1. Most All-NBA selections (21)

LeBron James has been selected as a First-Team All-NBA player 13 times. Only five players — Kareem Abdul-Jabbar, Kobe Bryant, Tim Duncan, Karl Malone and Shaquille O’Neal — have been elected to more overall All-NBA teams. Speaking of which, James has been elected as either a Second-Team or Third-Team choice eight more times. Only 37 players in history have made eight All-NBA teams of any variety. Put those two numbers together and James has made six more All-NBA teams than any other player. People make the Hall of Fame for far less than six All-NBA teams.

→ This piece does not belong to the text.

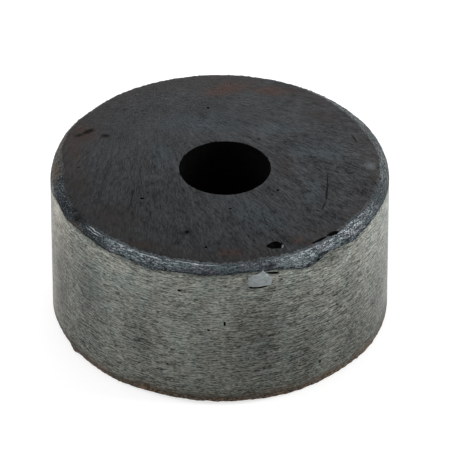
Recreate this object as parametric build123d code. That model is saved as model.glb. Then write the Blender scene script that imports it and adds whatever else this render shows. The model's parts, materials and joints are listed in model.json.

Kawhi Leonard has made six All-NBA teams.

Now, could you argue that James’ 22 All-Star selections are just as unreachable? Sure. But here’s the difference: to make an All-Star Team, you can only be selected by fans and bypass quality checks, but you only have to be great (or, more realistically, healthy) for half of a season. To make an All-NBA team, you now need to play at least 65 games. And here’s the kicker… no player in NBA history, not even LeBron James, has played 65 games (or the shortened-season equivalent) 21 times. Putting aside greatness, this record would require either a rule change that does not appear imminent or longevity and durability that even LeBron James didn’t have. It’s never happening. This record will live forever, or at least until they allow robots to play in the NBA.